Abadi disagreed with the court's assessment that removing Fayadh created a security issue. Significantly, as Abadi noted in an Oct. 16 response, the court hadn't nullified his decision to remove Fayadh, rather it simply suspended its implementation.

Abadi’s decision in August coincided with political wrangling as various parties sought to leverage their power by forming larger blocs. Abadi's order came as Fayadh was growing closer with Al-Binaa Alliance, which includes the State of Law Coalition and the Fatah Alliance, led by Abadi rivals Nouri al-Maliki and Hadi al-Ameri, respectively. Fayadh once was affiliated with Abadi’s Nasr coalition.

The rapprochement posed a threat to Abadi's ambitions to serve a second term as prime minister, so his action against Fayadh, despite the justification offered, took on a political character — especially as Abadi could have taken the step immediately after the election May 12.

Mansour al-Mareed, a member of the Ataa bloc led by Fayadh, told Al-Monitor that Fayadh immediately resumed his duties on the National Security Council as soon as the Administrative Court ruled.

“The court's decision was made to fix the situation and prove that the measures taken against Fayadh were illegal," Mareed said. "This also stresses that Abadi’s decision to assign the duties of adviser and head of the National Security Council to the minister of interior and the minister of defense shall no longer be valid."

Speaking about Fayadh’s future in the government of Prime Minister-designate Adel Abdul Mahdi, Mareed said, “Fayadh is strongly nominated for the post of minister of interior.”

However, a source familiar with the negotiations to form Iraq's new government told Al-Monitor on condition of anonymity, “Abdul Mahdi would rather not have former ministers [and parliament members] in his government, including Fayadh, but some parties in Al-Binaa Alliance are pressing to have certain [parliamentarians], such as Fayadh, serve as ministers."

On the other hand, the source noted, the pressure could cause Abdul Mahdi to just postpone announcing his ministerial picks for defense, interior and national security, as well as for PMU chief.

Fayadh’s insistence on regaining his posts, especially as PMU head, is understandable at this particular time.
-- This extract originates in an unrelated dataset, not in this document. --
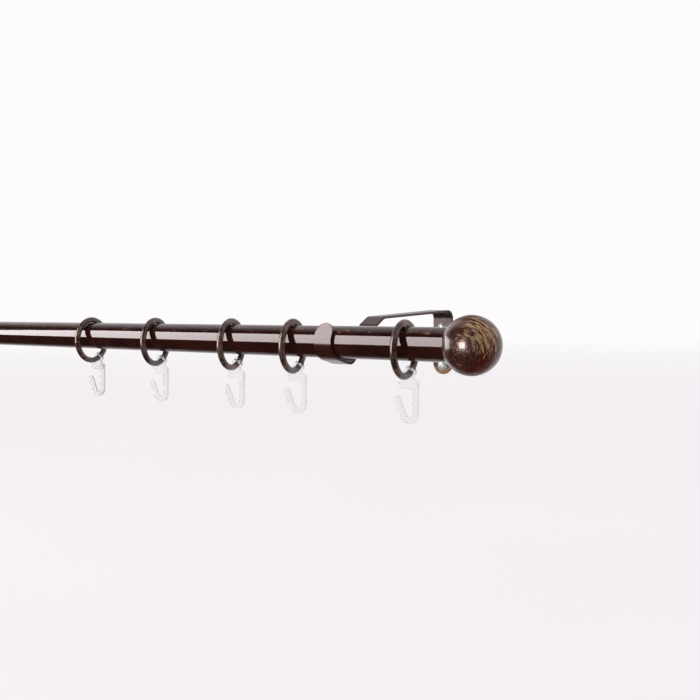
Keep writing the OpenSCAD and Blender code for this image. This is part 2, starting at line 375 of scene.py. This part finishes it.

The Sairoon Alliance, which includes cleric Muqtada al-Sadr, has worked to abolish or restrict the PMU on more than one occasion. Abadi himself has tried to avoid applying the PMU law since it was approved in November 2016. Meanwhile, Al-Binaa Alliance includes both Maliki, who claims to be the first founder of the PMU, and the Fatah Alliance, which includes the PMU. This is why it was necessary for Fayadh to leave the Sadr-Abadi alliance and join the Maliki-Ameri one, to preserve the PMU and ensure its continuity.

On Oct. 17, Fayadh announced he is developing a framework to “preserve the PMU’s privacy,” stressing the need to “protect the PMU no matter the circumstances and to develop programs and foundations that go in line with the PMU’s ideology.”

This shows that Fayadh has his own vision for the PMU and its structure, as well as genuine concerns about its future, especially after some of its most prominent leaders took up politics and made it to parliament. This indicates that Fayadh does not speak as part of a “caretaker” government, as is the case with others in Abadi’s outgoing government.

It remains to be seen how Abdul Mahdi will deal with the security ministries in general and the PMU in particular. He will most likely be under great pressure if he suggests the PMU should form a political wing separate from its militias. Also, if he wants to replace Fayadh, he ought to choose a candidate from the Fatah Alliance, since it is affiliated with the PMU and helped him become prime minister. However, Abdul Mahdi will have to endure other pressures from the reformist blocs, which insist on “independent technocrats,” while the US administration doesn't want an ally of Iran to head the PMU, especially since many PMU militias are already pro-Iran.